From the moment he takes the baby home, Tsotsi begins a six-day journey that transforms his life. He has someone who needs him, and he thinks he can care for the baby.  He tries to feed it condensed milk, which is sticky and results in ants covering the child’s face. He attempts to clean up a messy diaper and wraps the baby in a newspaper. Within days, Tsotsi can no longer stand the baby’s crying and knows the child needs to be properly fed. A woman with a young baby in the marketplace is his answer. He follows her home and makes her breastfeed the baby at gunpoint.

Living alone since her husband died, Miriam (Terry Pheto) is at first afraid of Tsotsi. But when he returns several more times for her, she sees a baby who needs her sustenance and a young man who can use her help.

Gavin Hood does a phenomenal job directing this film and in drawing out of the actors the exact emotion needed to attain their character arcs. He doesn’t pull any punches when it comes to what gang violence is all about, but he also weaves in a breadcrumb trail to another way of life. Taking place in Africa of the 1950s, the film’s setting  transcends the physical distinctions of the different class systems existing in Tsotsi’s town.  The excellent scene showing small orphans who live all by themselves in the drainage pipes helped set the atmosphere of what Tsotsi’s life was all about. And it was also instrumental in making Tsotsi realize where he had come from and where he no longer wanted to be.  

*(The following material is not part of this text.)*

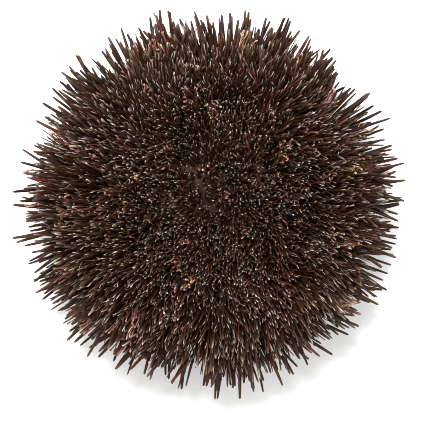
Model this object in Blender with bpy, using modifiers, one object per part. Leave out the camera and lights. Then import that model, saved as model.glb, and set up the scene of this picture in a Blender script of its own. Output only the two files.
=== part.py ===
"""A whole sea urchin with its spines on, standing on the tips of its lowest spines.

Run it with blender --background --python part.py. Units are metres, and +Z is up.
"""

import math
import random
from collections import namedtuple

import bmesh
import bpy
from mathutils import Quaternion, Vector, noise

NAME = "sea_urchin"

# Shell: a flattened globe, fuller below than above
SHELL_RADIUS = 0.0430
SHELL_RISE = 0.0270  # from the widest level up to the crown
SHELL_DROP = 0.0190  # from the widest level down to the underside
CROWN_POWER = 2.1  # 2 gives an ellipse, and more is squarer
UNDER_POWER = 2.5
SHELL_GAP = 0.0100  # from the floor up to the shell
WIDEST_LEVEL = SHELL_GAP + SHELL_DROP
SHELL_LEVELS = 6  # profile steps in each half
SHELL_SIDES = 26

# Mouth: a round dip in the underside with a low dome, and five teeth that meet
MOUTH_RADIUS = 0.0105
MOUTH_DIP = 0.0014
MOUTH_DOME_RADIUS = 0.0050
TOOTH_COUNT = 5
TOOTH_LENGTH = 0.0042
TOOTH_WIDTH = 0.0026
TOOTH_SPREAD = 0.0021  # from the middle out to a tooth's root
TOOTH_SINK = 0.0010

# Spines, by how high they stand: crown, widest level and underside
SPINE_COUNT = 908
CROWN_LENGTH = 0.0095
SIDE_LENGTH = 0.0250
UNDER_LENGTH = 0.0130
LENGTH_SPREAD = 0.12  # standard deviation, as a share of the length
LENGTH_LIMITS = (0.70, 1.14)
SIDE_WIDTH = 0.00180
CROWN_WIDTH = 0.00125
SPINE_SIDES = 4
SPINE_SINK = 0.0014  # how deep the wide end goes into the shell
CROWN_DENSITY = 0.90  # spines to the area, beside 1 at the widest level
UNDER_DENSITY = 0.80
BARE_CROWN = 0.0028  # radius of the bare spot on the crown
UPRIGHT = 0.45  # how much of its outward tilt a spine at the very crown keeps
CROWN_LEAN = 0.30  # how far spines lean at the crown, beside 1 at the sides
LEAN_SPREAD = 0.22  # standard deviation of a spine's own lean, as a slope
PATCH_LEAN = 1.15  # how far neighbours lean together, as a slope for noise of 1
PATCH_SCALE = 1 / 0.012  # patches to the metre
PATCH_STEP = 37.0  # sets the noise for each axis apart
COMMON_LEAN = Vector((-0.10, -0.01, 0.0))
SPINE_CLEARANCE = 0.00015
TRIES = 14
NEAR = 0.030  # spines rooted farther apart than this can't touch
GOLDEN_TURN = math.pi * (3 - math.sqrt(5))
PROFILE_SAMPLES = 600
SEED = 205

Spine = namedtuple("Spine", "root way length width")


def clear_scene():
    for item in list(bpy.data.objects):
        bpy.data.objects.remove(item, do_unlink=True)


def new_collection(name):
    collection = bpy.data.collections.new(name)
    bpy.context.scene.collection.children.link(collection)
    return collection


def shell_point(turn):
    """Radius and height of the shell's outline, for a turn of 0 at the crown to pi at the underside."""
    above = turn <= math.pi / 2
    power = CROWN_POWER if above else UNDER_POWER
    reach = SHELL_RISE if above else SHELL_DROP
    radius = SHELL_RADIUS * abs(math.sin(turn)) ** (2 / power)
    height = reach * abs(math.cos(turn)) ** (2 / power)
    return radius, WIDEST_LEVEL + (height if above else -height)


def shell_slope(radius, height):
    """The outward direction at a point of the outline, as shares along the radius and along Z."""
    above = height >= WIDEST_LEVEL
    power = CROWN_POWER if above else UNDER_POWER
    reach = SHELL_RISE if above else SHELL_DROP
    out = (radius / SHELL_RADIUS) ** (power - 1) / SHELL_RADIUS
    up = (abs(height - WIDEST_LEVEL) / reach) ** (power - 1) / reach
    size = math.hypot(out, up)
    return out / size, (up if above else -up) / size


def shell_profile():
    """Outline of the core from the crown down to the lip of the mouth, then in over the mouth."""
    lip_turn = math.pi
    while shell_point(lip_turn)[0] < MOUTH_RADIUS:
        lip_turn -= 0.002
    half = math.pi / 2
    upper = [half * i / SHELL_LEVELS for i in range(SHELL_LEVELS)]
    lower = [half + (lip_turn - half) * i / SHELL_LEVELS for i in range(SHELL_LEVELS + 1)]
    points = [shell_point(turn) for turn in upper + lower]
    lip = points[-1][1]
    points.append((0.85 * MOUTH_RADIUS, lip + MOUTH_DIP))
    points.append((MOUTH_DOME_RADIUS, lip + 0.5 * MOUTH_DIP))
    points.append((0.0, lip))
    points[0] = (0.0, points[0][1])
    return points


def make_core(collection):
    """The shell, turned from its outline."""
    mesh = bpy.data.meshes.new(NAME)
    outline = [(radius, 0.0, height) for radius, height in shell_profile()]
    mesh.from_pydata(outline, [(i, i + 1) for i in range(len(outline) - 1)], [])
    core = bpy.data.objects.new(NAME, mesh)
    collection.objects.link(core)
    screw = core.modifiers.new("Turned", "SCREW")
    screw.axis = "Z"
    screw.steps = SHELL_SIDES
    screw.render_steps = SHELL_SIDES
    screw.use_merge_vertices = True
    screw.merge_threshold = 1e-5
    apply_modifiers(core)
    tidy = bmesh.new()
    tidy.from_mesh(core.data)
    bmesh.ops.recalc_face_normals(tidy, faces=tidy.faces[:])
    tidy.to_mesh(core.data)
    tidy.free()
    return core


def apply_modifiers(item):
    """Puts what the modifiers make in place of the object's own mesh."""
    evaluated = item.evaluated_get(bpy.context.evaluated_depsgraph_get())
    made = bpy.data.meshes.new_from_object(evaluated)
    old = item.data
    item.modifiers.clear()
    item.data = made
    bpy.data.meshes.remove(old)
    made.name = item.name


def density(height):
    """Spines to the area at a height, beside 1 at the widest level."""
    if height >= WIDEST_LEVEL:
        share = (height - WIDEST_LEVEL) / SHELL_RISE
        return 1 + (CROWN_DENSITY - 1) * share
    share = (WIDEST_LEVEL - height) / SHELL_DROP
    return 1 + (UNDER_DENSITY - 1) * share


def spine_places(count):
    """Roots spread evenly over the shell as a sunflower's seeds are, as lists of radius, height and angle."""
    rows = []
    total = 0.0
    before = shell_point(0.0)
    for i in range(1, PROFILE_SAMPLES + 1):
        here = shell_point(math.pi * i / PROFILE_SAMPLES)
        radius = (before[0] + here[0]) / 2
        height = (before[1] + here[1]) / 2
        bare = BARE_CROWN if height > WIDEST_LEVEL else MOUTH_RADIUS + SIDE_WIDTH
        if radius > bare:
            total += radius * math.dist(before, here) * density(height)
        rows.append((total, radius, height))
        before = here
    places = []
    row = 0
    for i in range(count):
        wanted = total * (i + 0.5) / count
        while rows[row][0] < wanted:
            row += 1
        places.append((rows[row][1], rows[row][2], i * GOLDEN_TURN))
    return places


def root_and_way(radius, height, angle):
    """A point of the shell, and the direction in which a spine stands there when it doesn't lean."""
    out, up = shell_slope(radius, height)
    side = Vector((math.cos(angle), math.sin(angle), 0.0))
    rise = max((height - WIDEST_LEVEL) / SHELL_RISE, 0.0)
    out *= 1 - (1 - UPRIGHT) * rise
    return side * radius + Vector((0.0, 0.0, height)), (side * out + Vector((0.0, 0.0, up))).normalized()


def lean_share(height):
    """How far spines lean at a height, beside 1 from the widest level down."""
    return 1 - (1 - CROWN_LEAN) * max((height - WIDEST_LEVEL) / SHELL_RISE, 0.0)


def spine_size(height, draw):
    """Length and width of a spine rooted at a height, with its own luck."""
    if height >= WIDEST_LEVEL:
        share = ((height - WIDEST_LEVEL) / SHELL_RISE) ** 1.2
        end = CROWN_LENGTH
    else:
        share = ((WIDEST_LEVEL - height) / SHELL_DROP) ** 1.3
        end = UNDER_LENGTH
    luck = min(max(draw.gauss(1, LENGTH_SPREAD), LENGTH_LIMITS[0]), LENGTH_LIMITS[1])
    length = (SIDE_LENGTH + (end - SIDE_LENGTH) * share) * luck
    width = SIDE_WIDTH + (CROWN_WIDTH - SIDE_WIDTH) * share
    return length, width


def patch_lean(root):
    """The lean that neighbouring spines share, from smooth noise."""
    spot = root * PATCH_SCALE
    shares = [noise.noise(spot + Vector((SEED, 0.0, PATCH_STEP * axis))) for axis in range(3)]
    return Vector(shares) * PATCH_LEAN


def gap_between(one, other):
    """Clear distance between two spines, taken as cones about their middle lines."""
    from_root = one.root - other.root
    a = one.way * one.length
    b = other.way * other.length
    aa, bb, ab = a.dot(a), b.dot(b), a.dot(b)
    ar, br = a.dot(from_root), b.dot(from_root)
    flat = aa * bb - ab * ab
    along = min(max((ab * br - bb * ar) / flat, 0.0), 1.0) if flat > 1e-18 else 0.0
    across = min(max((ab * along + br) / bb, 0.0), 1.0)
    along = min(max((ab * across - ar) / aa, 0.0), 1.0)
    distance = (from_root + a * along - b * across).length
    return distance - one.width / 2 * (1 - along) - other.width / 2 * (1 - across)


def lay_out_spines():
    """Every spine, the ones at the sides first because they are the largest, clear of each other."""
    draw = random.Random(SEED)
    places = sorted(spine_places(SPINE_COUNT), key=lambda place: abs(place[1] - WIDEST_LEVEL))
    spines = []
    for radius, height, angle in places:
        root, straight = root_and_way(radius, height, angle)
        length, width = spine_size(height, draw)
        near = [other for other in spines if (other.root - root).length < NEAR]
        leans = lean_share(height)
        common = COMMON_LEAN + patch_lean(root) * leans
        for attempt in range(TRIES):
            calm = 1 - attempt / TRIES
            own = Vector([draw.gauss(0, LEAN_SPREAD * calm) for _ in range(3)]) * leans
            way = (straight + (own + common) * calm).normalized()
            reach = min(length, root.z / -way.z) if way.z < 0 else length
            spine = Spine(root, way, reach, width)
            if all(gap_between(spine, other) > SPINE_CLEARANCE for other in near):
                spines.append(spine)
                break
    return spines


def make_spike(name, start, way, length, width, sides, turn, collection):
    """A pointed cone with few sides from a start along a way."""
    shape = bmesh.new()
    bmesh.ops.create_cone(
        shape, cap_ends=True, segments=sides, radius1=width / 2, radius2=0.0, depth=length
    )
    bmesh.ops.translate(shape, verts=shape.verts[:], vec=(0.0, 0.0, length / 2))
    mesh = bpy.data.meshes.new(name)
    shape.to_mesh(mesh)
    shape.free()
    spike = bpy.data.objects.new(name, mesh)
    spike.rotation_mode = "QUATERNION"
    spike.rotation_quaternion = way.to_track_quat("Z", "Y") @ Quaternion((0.0, 0.0, 1.0), turn)
    spike.location = start
    collection.objects.link(spike)
    return spike


def make_spines(spines, collection):
    draw = random.Random(SEED + 1)
    for number, spine in enumerate(spines):
        start = spine.root - spine.way * SPINE_SINK
        taper = (spine.length + SPINE_SINK) / spine.length
        make_spike(
            f"spine_{number}",
            start,
            spine.way,
            spine.length + SPINE_SINK,
            spine.width * taper,
            SPINE_SIDES,
            draw.uniform(0, math.pi),
            collection,
        )


def make_teeth(collection):
    """Five teeth that lean in until their tips nearly meet under the mouth."""
    lip = shell_profile()[-1][1]
    for number in range(TOOTH_COUNT):
        angle = 2 * math.pi * number / TOOTH_COUNT
        side = Vector((math.cos(angle), math.sin(angle), 0.0))
        start = side * TOOTH_SPREAD + Vector((0.0, 0.0, lip + TOOTH_SINK))
        way = (-side * 0.42 + Vector((0.0, 0.0, -1.0))).normalized()
        make_spike(
            f"tooth_{number}", start, way, TOOTH_LENGTH, TOOTH_WIDTH, SPINE_SIDES, angle, collection
        )


def join_spikes(core, spikes):
    """One union of the shell with all the spines and teeth."""
    union = core.modifiers.new("Joined", "BOOLEAN")
    union.operation = "UNION"
    union.operand_type = "COLLECTION"
    union.collection = spikes
    union.solver = "MANIFOLD"
    apply_modifiers(core)
    for item in list(spikes.objects):
        bpy.data.objects.remove(item, do_unlink=True)
    bpy.data.collections.remove(spikes)


def centre_on_origin(item):
    """Moves the mesh so that its box stands on the origin."""
    corners = [Vector(corner) for corner in item.bound_box]
    low = Vector([min(corner[axis] for corner in corners) for axis in range(3)])
    high = Vector([max(corner[axis] for corner in corners) for axis in range(3)])
    middle = (low + high) / 2
    for vertex in item.data.vertices:
        vertex.co -= Vector((middle.x, middle.y, low.z))


def spine_material():
    material = bpy.data.materials.new("dark_brown_spines")
    material.use_nodes = True
    shader = material.node_tree.nodes["Principled BSDF"]
    shader.inputs["Base Color"].default_value = (0.045, 0.024, 0.016, 1.0)
    shader.inputs["Roughness"].default_value = 0.45
    shader.inputs["Metallic"].default_value = 0.0
    return material


def main():
    clear_scene()
    parts = new_collection("Sea urchin")
    spikes = new_collection("Spines and teeth")
    core = make_core(parts)
    make_spines(lay_out_spines(), spikes)
    make_teeth(spikes)
    bpy.context.view_layer.update()
    join_spikes(core, spikes)
    centre_on_origin(core)
    core.data.materials.clear()
    core.data.materials.append(spine_material())


main()
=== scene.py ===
"""Looks of the whole sea urchin: its shell, spines of five sizes, tube feet, crown and mouth."""

import math
import random
from collections import namedtuple

import bpy
import numpy as np
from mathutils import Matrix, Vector, kdtree, noise


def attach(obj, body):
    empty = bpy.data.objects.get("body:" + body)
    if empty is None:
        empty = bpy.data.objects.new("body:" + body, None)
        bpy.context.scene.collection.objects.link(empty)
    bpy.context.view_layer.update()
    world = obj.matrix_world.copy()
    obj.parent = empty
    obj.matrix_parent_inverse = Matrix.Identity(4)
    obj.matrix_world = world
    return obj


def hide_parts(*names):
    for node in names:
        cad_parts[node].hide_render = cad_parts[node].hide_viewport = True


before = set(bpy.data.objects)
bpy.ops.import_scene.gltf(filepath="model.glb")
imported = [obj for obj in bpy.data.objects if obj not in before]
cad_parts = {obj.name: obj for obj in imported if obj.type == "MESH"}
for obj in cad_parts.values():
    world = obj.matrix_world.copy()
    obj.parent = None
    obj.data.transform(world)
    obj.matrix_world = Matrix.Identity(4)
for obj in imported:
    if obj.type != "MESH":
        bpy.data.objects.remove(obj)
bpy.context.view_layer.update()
NODE = "sea_urchin"

# Shell, as in the solid: a flattened globe, fuller below than above
SHELL_RADIUS = 0.0430
SHELL_RISE = 0.0270
SHELL_DROP = 0.0190
CROWN_POWER = 2.1
UNDER_POWER = 2.5
SHELL_GAP = 0.0100
WIDEST_LEVEL = SHELL_GAP + SHELL_DROP
MOUTH_RADIUS = 0.0105
MOUTH_DIP = 0.0014
MOUTH_DOME_RADIUS = 0.0050
# The mouth's skin from its lip in to the dome, as shares of the mouth's radius and of its dip
MOUTH_SKIN = ((0.93, 0.60), (0.80, 1.00), (0.62, 0.75))
# The dome in the middle of the mouth, as shares of its own radius and of the mouth's dip
MOUTH_DOME = ((1.0, 0.40), (0.5, 0.05), (0.0, 0.0))
SHELL_LEVELS = 40
SHELL_SIDES = 80
RIBS = 10
RIB_DEPTH = 0.006  # as a share of the radius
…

Hood made the right casting decision for his film. Although he made a trip to LA and was offered several notable performers, Hood said they didn’t feel right. Back in Johannesburg he had tested many kids and almost gave up when Presley Chweneyagae walked into the room. After only a few takes, Hood knew Chweneyagae, who had never acted before, was the right one for the part.  Chweneyagae’s performance far exceeds that of many of his Hollywood peers, and I hope to see him again on the big screen.

Don’t let the fact that Tsotsi, winner of many film awards, is in subtitles dissuade you from seeing one of the year’s better films. This movie proves that even when redemption seems impossible, one simple act can make a life-changing difference.

(Released by Miramax Films and rated “R” for language and some strong violent content.)